Modeling code records
-- BEGIN --

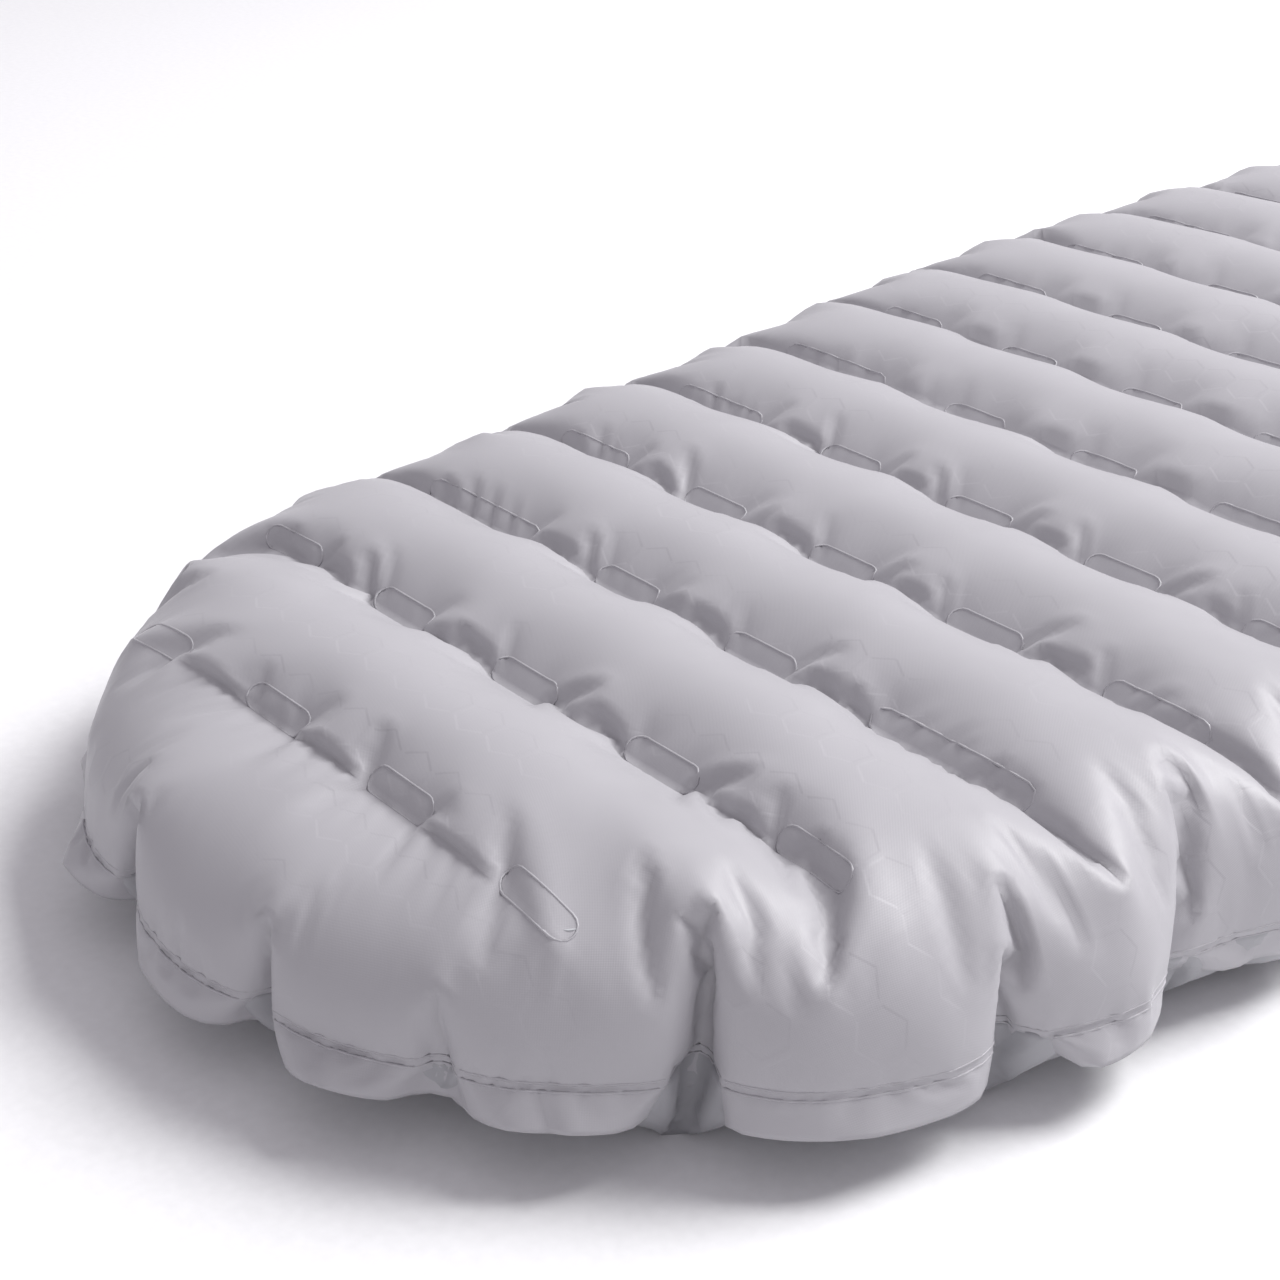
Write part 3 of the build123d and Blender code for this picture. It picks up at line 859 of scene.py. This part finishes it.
welds = new_object("weld_lines", weld_lines())
welds.data.materials.append(weld_film("weld_lines", FABRIC_TOP, 0.4))
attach(welds, "pad")

# ---------------------------------------------------------------- ground, light and camera
GROUND_SIZE = 30.0
PAPER = (0.86, 0.86, 0.87)
KEY_POWER = 126.0
FILL_POWER = 1.5
WORLD_STRENGTH = 0.5
WORLD_COLOUR = (0.97, 0.93, 1.0, 1)
KEY_PLACE, KEY_SIZE = (0.7, 1.3, 2.5), (1.5, 1.5)
FILL_PLACE, FILL_SIZE = (1.6, -2.6, 1.5), (2.0, 1.2)
LIT_SPOT = (0, -0.7, 0)
LENS = 64.7
SENSOR = 36.0
CAMERA_RIGHT = 7.52 * PITCH
CAMERA_BEFORE = 4.43 * PITCH  # in front of the foot end's valley
CAMERA_ABOVE = 4.884 * PITCH  # above the valleys
CAMERA_DIP = 26.49  # degrees below the horizon
CAMERA_TURN = 50.66  # degrees to the left of the pad's length

bpy.ops.mesh.primitive_plane_add(size=GROUND_SIZE)
ground = bpy.context.object
ground.name = "ground"
ground.data.materials.append(weld_film("ground_paper", PAPER, 0.8))


def area_light(name, place, target, size, power):
    """A soft rectangular lamp, aimed at target."""
    lamp = bpy.data.lights.new(name, "AREA")
    lamp.shape = "RECTANGLE"
    lamp.size, lamp.size_y = size
    lamp.energy = power
    obj = bpy.data.objects.new(name, lamp)
    bpy.context.scene.collection.objects.link(obj)
    obj.location = place
    obj.rotation_euler = (Vector(target) - Vector(place)).to_track_quat("-Z", "Y").to_euler()


area_light("key", KEY_PLACE, LIT_SPOT, KEY_SIZE, KEY_POWER)
area_light("fill", FILL_PLACE, LIT_SPOT, FILL_SIZE, FILL_POWER)

world = bpy.data.worlds.new("studio")
bpy.context.scene.world = world
world.use_nodes = True
world.node_tree.nodes["Background"].inputs["Color"].default_value = WORLD_COLOUR
world.node_tree.nodes["Background"].inputs["Strength"].default_value = WORLD_STRENGTH
bpy.context.scene.view_settings.view_transform = "Standard"

camera = bpy.data.cameras.new("camera")
camera.lens = LENS
camera.sensor_width = SENSOR
view = bpy.data.objects.new("camera", camera)
bpy.context.scene.collection.objects.link(view)
view.location = np.array([CAMERA_RIGHT, VALLEYS[0] - CAMERA_BEFORE, VALLEY_TOP + CAMERA_ABOVE]) * MM
view.rotation_euler = (math.radians(90 - CAMERA_DIP), 0, math.radians(CAMERA_TURN))
bpy.context.scene.camera = view
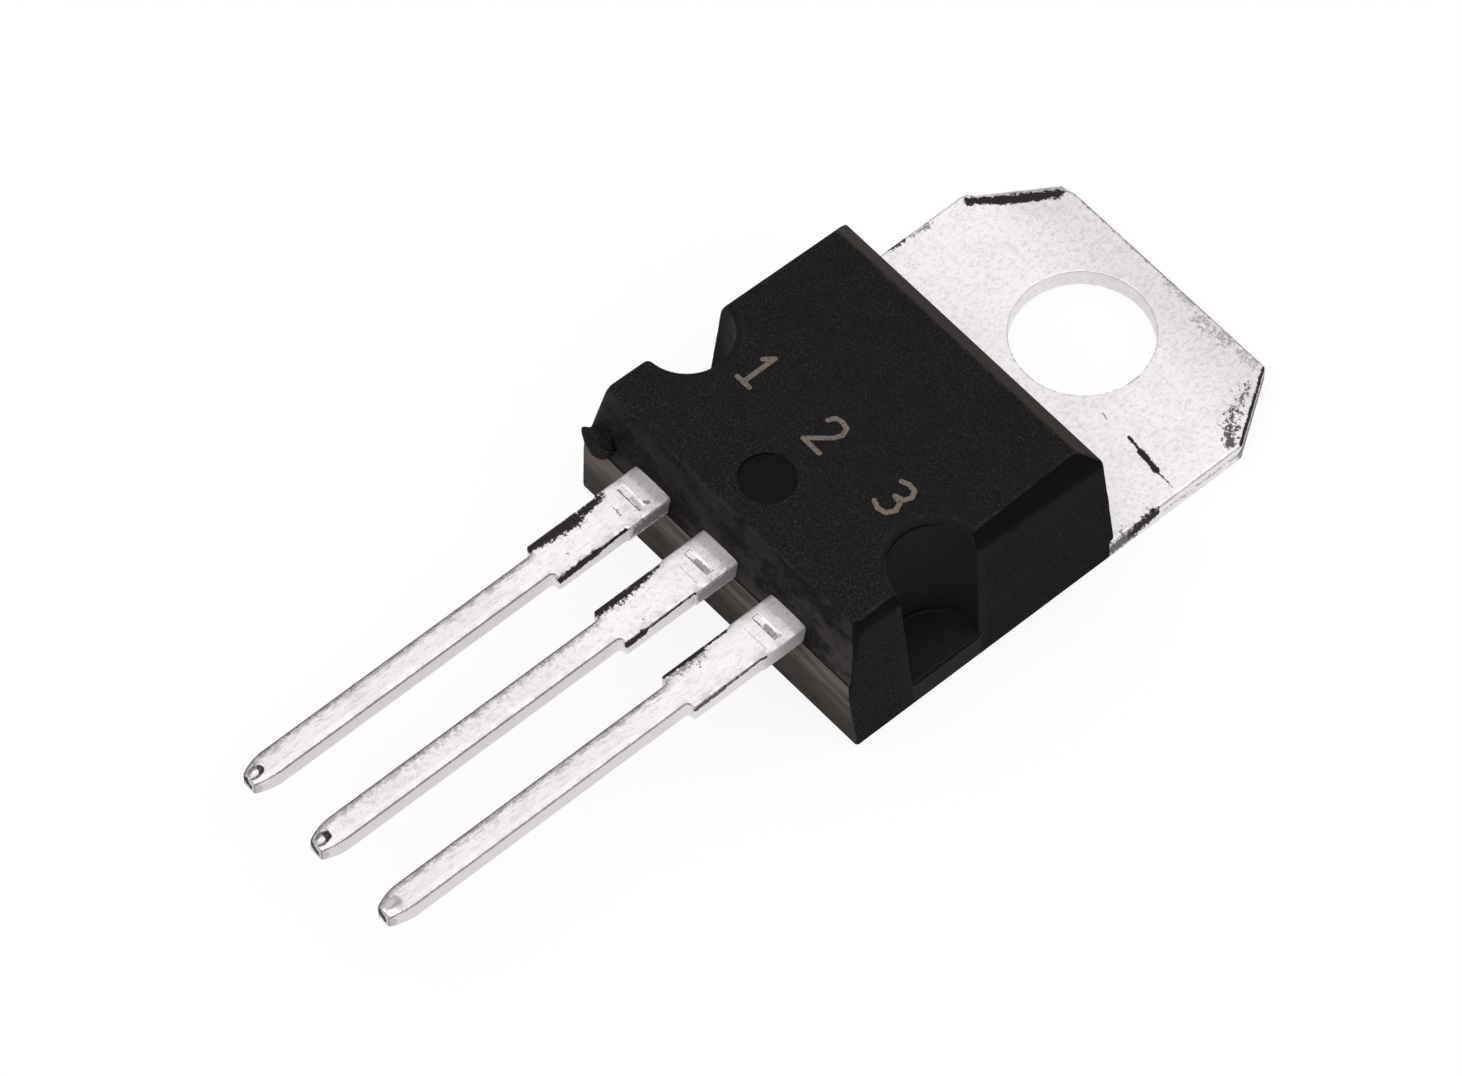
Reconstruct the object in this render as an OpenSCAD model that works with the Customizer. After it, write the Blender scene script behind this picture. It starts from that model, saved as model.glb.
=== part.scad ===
// Three-lead voltage regulator with a bare mounting tab, lying on the back of the tab.
// The origin is on the axis of the screw hole, in the plane of the tab's back.
// X runs across the leads, +Y points to the free end of the tab, +Z points up from its back.

/* [Package] */
// Width of the tab and of the body's foot, which are flush
package_width = 10.4; // [10:0.05:10.6]
// Thickness of the metal strip that the tab and the leads are stamped from
strip_thickness = 0.6; // [0.5:0.05:0.7]

/* [Mounting tab] */
// Distance from the hole's centre to the free end of the tab
tab_reach = 2.8; // [2.65:0.05:2.95]
// Length of tab that stands clear of the body
tab_exposed = 6.4; // [6.2:0.05:6.6]
// Width of each cut-off corner at the free end
tab_corner_width = 1.4; // [1.2:0.05:1.6]
// Length of each cut-off corner at the free end
tab_corner_length = 2.1; // [1.8:0.05:2.4]
// Diameter of the screw hole
hole_diameter = 3.8; // [3.7:0.05:3.9]

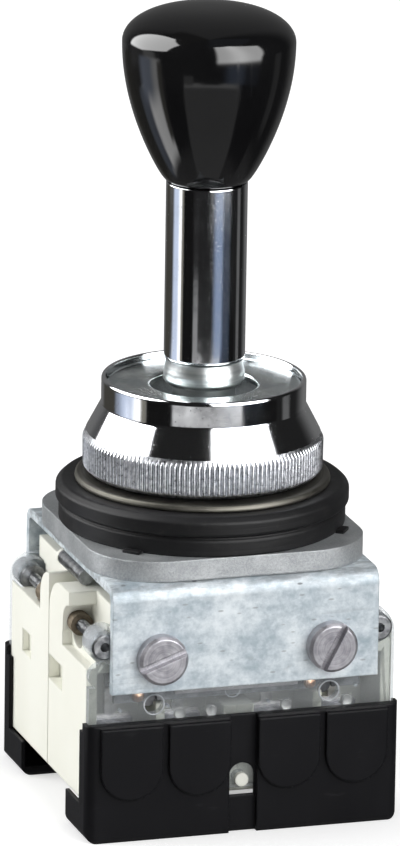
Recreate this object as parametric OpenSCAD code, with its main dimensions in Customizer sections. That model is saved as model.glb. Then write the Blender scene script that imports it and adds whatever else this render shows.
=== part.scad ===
// Heavy-duty panel joystick: a sprung lever in a gimbal works four pushers,
// and each pusher closes one pair of contacts in the two blocks below.
// The origin is on the lever axis, on the face that seats behind the panel.

/* [Head] */
// Side of the square base plate
plate_w = 47.2; // [45:0.1:50]
// Thickness of the base plate
plate_t = 3.5; // [3:0.1:5]
// Corner radius of the base plate
plate_corner_r = 11.4; // [8:0.1:13]
// Outside diameter of the threaded bushing
bushing_d = 29.8; // [29.4:0.1:30.2]
// Bore of the bushing
bushing_bore_d = 23; // [22.8:0.1:24]
// Pitch of the bushing thread
thread_pitch = 1.5; // [1:0.25:2]

/* [Gasket and washers] */
// Outside diameter of the gasket's lip
gasket_d = 48.8; // [47:0.1:50]
// Outside diameter of the gasket's foot
gasket_foot_d = 47.7; // [44:0.1:48]
// Height of the gasket
gasket_h = 6.8; // [5:0.1:7.5]
// Outside diameter of the thrust washer
thrust_d = 42.6; // [41:0.1:44]
// Thickness of the thrust washer
thrust_t = 1.2; // [0.8:0.1:1.6]
// Thickness of the cover washer in the ring nut
cover_washer_t = 1.2; // [0.8:0.1:1.5]
// Hole in the cover washer that the lever leans in
cover_hole_d = 17.8; // [17.6:0.1:19]

/* [Ring nut] */
// Diameter over the knurl
nut_d = 40; // [39:0.1:41]
// Overall height of the ring nut
nut_h = 15.8; // [15:0.1:17]
// Height of the knurled band
knurl_h = 6; // [5:0.1:7]
// Number of knurl teeth
knurl_n = 150; // [120:1:160]
// Depth of the knurl
knurl_depth = 0.42; // [0.3:0.01:0.6]
// Outside diameter of the plain rim
rim_d = 34; // [33.6:0.1:35]
// Height of the plain rim
rim_h = 4.7; // [4:0.1:5.5]
// Wall of the rim
rim_wall = 0.8; // [0.6:0.1:1]
// How far the cover washer lies below the rim
rim_lip = 1.2; // [0.8:0.1:1.6]

/* [Lever] */
// Height of the pivot above the panel seat
pivot_h = 15; // [14.5:0.1:15.5]
// Lean of the lever each way, in degrees
lean = 9; // [6:0.5:9]
// Diameter of the chrome sleeve
sleeve_d = 13.5; // [13:0.1:14]
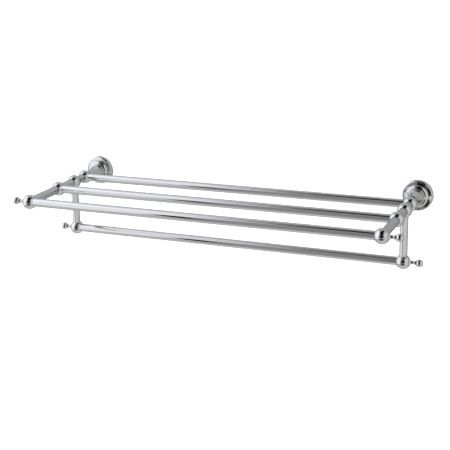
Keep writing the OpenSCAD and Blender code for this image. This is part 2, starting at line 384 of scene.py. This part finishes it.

-- END --

:: DESCRIPTION OF THE TASK ::
Write down exactly the span of lines above from the one containing "Reconstruct the object" to the one containing "hole_diameter = 3.8; // [3.7:0.05:3.9]", both ends included.

:: ANSWER TO THIS EXERCISE ::
Reconstruct the object in this render as an OpenSCAD model that works with the Customizer. After it, write the Blender scene script behind this picture. It starts from that model, saved as model.glb.
=== part.scad ===
// Three-lead voltage regulator with a bare mounting tab, lying on the back of the tab.
// The origin is on the axis of the screw hole, in the plane of the tab's back.
// X runs across the leads, +Y points to the free end of the tab, +Z points up from its back.

/* [Package] */
// Width of the tab and of the body's foot, which are flush
package_width = 10.4; // [10:0.05:10.6]
// Thickness of the metal strip that the tab and the leads are stamped from
strip_thickness = 0.6; // [0.5:0.05:0.7]

/* [Mounting tab] */
// Distance from the hole's centre to the free end of the tab
tab_reach = 2.8; // [2.65:0.05:2.95]
// Length of tab that stands clear of the body
tab_exposed = 6.4; // [6.2:0.05:6.6]
// Width of each cut-off corner at the free end
tab_corner_width = 1.4; // [1.2:0.05:1.6]
// Length of each cut-off corner at the free end
tab_corner_length = 2.1; // [1.8:0.05:2.4]
// Diameter of the screw hole
hole_diameter = 3.8; // [3.7:0.05:3.9]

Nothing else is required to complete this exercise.